Un restaurant donc de cuisine française à la sauce québécoise ou de cuisine québécoise à la sauce française, avec trois immuables sur la carte : le pâté croute, les escargots à l’ail dans du vol au vent et des éclairs à la mousse de foie gras. Et, bien sûr, un ingrédient de base : le sirop d’érable : « Le sirop d'érable est beaucoup utilisé, c'est ma touche québécoise pour la cuisine française. Par exemple, je vais faire une crème caramel au foie gras mais au lieu du sucre, je remplace par du sirop d'érable, ou je pourrais faire un canard à l'orange et pour la sauce, au lieu du sucre, je remplace par du sirop d'érable. Et janvier février mars, on fait le menu sirop d'érable, donc dans tous les plats, on essaie d'intégrer le sirop d'érable dans une ambiance qui est un peu comme la cabane à sucre », précise le chef.

sirop d'erable
(Catherine François)

Le St-Lawrence devient donc le premier restaurant de cuisine québécoise à être étoilé au Michelin, et cette étoile redonne ses lettres de noblesse à la cuisine québécoise trop souvent limitée à la poutine, des frites arrosées de sauce brune et de fromage en grain fondu. « Absolument, répond Jean-Christophe Poirier, moi je suis honoré d'être un Québécois qui vit à l'extérieur de la province et d'être un peu un ambassadeur de notre culture, de notre cuisine. On est les seuls à Vancouver à offrir ce genre de cuisine ». Le chef explique qu’il cuisine avec son âme de Québécois et qu’il aime mettre les classiques de la cuisine française à sa main.

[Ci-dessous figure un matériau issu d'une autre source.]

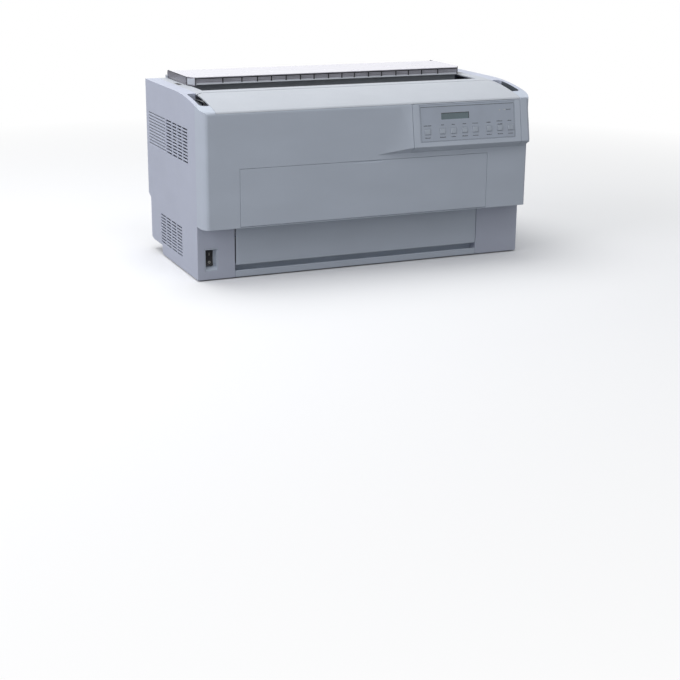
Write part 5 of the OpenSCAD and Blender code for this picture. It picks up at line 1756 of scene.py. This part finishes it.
@dataclass(frozen=True)
class Lamp:
    """A square soft lamp: its place and side in metres, its power in watts and its colour."""

    name: str
    place: Place
    size: float
    power: float
    tint: Colour = (1.0, 1.0, 1.0)

    def hang(self, aim: Place) -> None:
        """Adds the lamp to the scene, facing a point.

        Args:
            aim: the point.
        """
        data = bpy.data.lights.new(self.name, "AREA")
        data.shape = "SQUARE"
        data.size = self.size
        data.energy = self.power
        data.color = self.tint
        lamp = bpy.data.objects.new(self.name, data)
        lamp.location = self.place
        ray = Vector(aim) - Vector(self.place)
        lamp.rotation_euler = ray.to_track_quat("-Z", "Y").to_euler()
        bpy.context.scene.collection.objects.link(lamp)


@dataclass
class Studio:
    """Camera, floor, surround and soft lamps around the printer."""

    eye: Place = (-1.1456, -2.6347, 0.6949)
    yaw: float = 23.64
    pitch: float = 17.22
    roll: float = 0.54
    lens: float = 74.36
    sensor: float = 36.0
    far: float = 100.0
    lamps: tuple[Lamp, ...] = (
        Lamp("overhead_lamp", (-0.5, 0.6, 2.7), 2.0, 38.0),
        Lamp("left_lamp", (-2.8, -0.7, 1.3), 1.8, 34.0, (0.96, 0.95, 1.0)),
        Lamp("high_front_lamp", (0.0, -1.5, 2.6), 1.0, 7.0),
    )
    aim: Place = (0.0, 0.0, 0.2)
    floor_size: float = 60.0
    floor_seen: float = 0.96
    floor_bounce: float = 0.30
    fade: Span = (0.7, 2.0)
    sky_level: float = 0.46
    sky_tint: tuple[float, float, float, float] = (0.94, 0.965, 1.0, 1.0)

    def camera(self) -> None:
        """Adds the camera and makes it the scene's."""
        data = bpy.data.cameras.new("camera")
        data.lens = self.lens
        data.sensor_width = self.sensor
        data.clip_end = self.far
        yaw, pitch, roll = (math.radians(v) for v in (self.yaw, self.pitch, self.roll))
        forward = Vector((math.sin(yaw) * math.cos(pitch), math.cos(yaw) * math.cos(pitch),
                          -math.sin(pitch)))
        right = Vector((math.cos(yaw), -math.sin(yaw), 0.0))
        up = right.cross(forward)
        turn = Matrix((math.cos(roll) * right + math.sin(roll) * up,
                       math.cos(roll) * up - math.sin(roll) * right, -forward)).transposed()
        camera = bpy.data.objects.new("camera", data)
        camera.matrix_world = Matrix.Translation(self.eye) @ turn.to_4x4()
        bpy.context.scene.collection.objects.link(camera)
        bpy.context.scene.camera = camera

    def floor(self) -> None:
        """Adds the pale floor, which keeps the shadow and fades to white farther out."""
        shape = bmesh.new()
        bmesh.ops.create_grid(shape, x_segments=2, y_segments=2, size=self.floor_size / 2)
        floor = add_object("floor", shape)
        coat = bpy.data.materials.new("floor_paint")
        graph = Graph(coat)
        seen = graph.add("ShaderNodeLightPath").outputs["Is Camera Ray"]
        tone = graph.blend(seen, shade(WHITE, self.floor_bounce), shade(WHITE, self.floor_seen))
        soft = graph.add("ShaderNodeBsdfDiffuse", Color=tone)
        glow = graph.add("ShaderNodeEmission", Color=WHITE, Strength=1.0)
        far = graph.spread(graph.vector("LENGTH", graph.place()), 0.0, 1.0, self.fade)
        graph.close(graph.mix(graph.math("MULTIPLY", far, seen), soft, glow))
        floor.data.materials.append(coat)

    def sky(self) -> None:
        """Sets an even pale surround that shows white to the camera and in reflections."""
        world = bpy.data.worlds.new("surround")
        bpy.context.scene.world = world
        graph = Graph(world)
        rays = graph.add("ShaderNodeLightPath").outputs
        seen = rays["Is Camera Ray"]
        for name in ("Is Glossy Ray", "Is Transmission Ray"):
            seen = graph.math("MAXIMUM", seen, rays[name])
        light = graph.add("ShaderNodeBackground", Color=self.sky_tint, Strength=self.sky_level)
        white = graph.add("ShaderNodeBackground", Color=WHITE)
        graph.close(graph.mix(seen, light, white), "ShaderNodeOutputWorld")

    def build(self) -> None:
        """Adds everything around the printer."""
        self.camera()
        self.floor()
        self.sky()
        for lamp in self.lamps:
            lamp.hang(self.aim)
        bpy.context.scene.view_settings.view_transform = "Standard"


def main() -> None:
    """Builds the studio, the finishes and every sub-assembly, in order."""
    logging.basicConfig(level=logging.INFO, format="%(message)s")
    Studio().build()
    for name, slot in SLOT_OF.items():
        paint(frame["nodes"][name], slot)
    for assembly in (Casing(), Separator(), ControlPanel(), PowerSwitch(), RearPanel(),
                     Mechanism(), Feed(), Electronics()):
        log.info("building %s", type(assembly).__name__)
        assembly.build()


if __name__ == "__main__":
    main()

Une touche unique donc, qui se retrouve aussi dans un livre de recettes que Jean-Christophe Poirier vient de publier en anglais et qui rencontre un beau succès auprès du public anglophone. « Ce ne sont pas seulement les recettes du restaurant, il y a des recettes vraiment pour tout le monde » nous dit le chef. La dernière partie du livre contient en effet des recettes de tous les jours, celles qu’il fait chez lui avec sa femme et ses deux jeunes enfants.

livre cuisine
(Catherine François)

Garder le cap

Depuis son ouverture en 2017, le St-Lawrence s’est bâti une clientèle fidèle, comme cette cliente qui ne cache pas son enthousiasme pour le chef : « C’est une star, il a un talent remarquable, en plus d’être un chef génial c’est une personne formidable, nous l’adorons, il est merveilleux, adorable, il est exceptionnel ». Et le restaurant
collectionne prix et récompenses, dont celui d’être sur la liste des cinq meilleurs restaurants du Canada au cours des dernières années. Alors cette étoile du Michelin, c’est un peu la cerise sur le gâteau : « Je trouve que c'est formidable pour le type de restaurant qu'on a ici, c'est parfait, estime le chef. Je ne veux pas chasser la deuxième étoile, mais si elle vient c'est parce qu'on fait un travail formidable. Faut la garder, cette étoile, mais je ne veux pas être obsédé par ça, si on veut la garder, il faut travailler comme si on voulait aller chercher la deuxième, et si jamais on en a une deuxième, faut travailler pour en avoir une troisième ».

Le chef garde la tête froide, son objectif pour les prochaines années, c’est de consolider ses acquis : « Mon projet, c'est vraiment de me concentrer sur le restaurant que j'ai ici, au lieu de grandir, ouvrir d'autres restaurants, offrir plus de services… On va s'améliorer, je vais donner de meilleurs horaires à mes employés, on va acheter de meilleurs produits ». Jean-Christophe Poirier va donc garder le cap, continuer à faire la recette qui lui assure cette reconnaissance et ces récompenses et rendre heureux tous ceux et celles qui viendront s’asseoir dans son restaurant.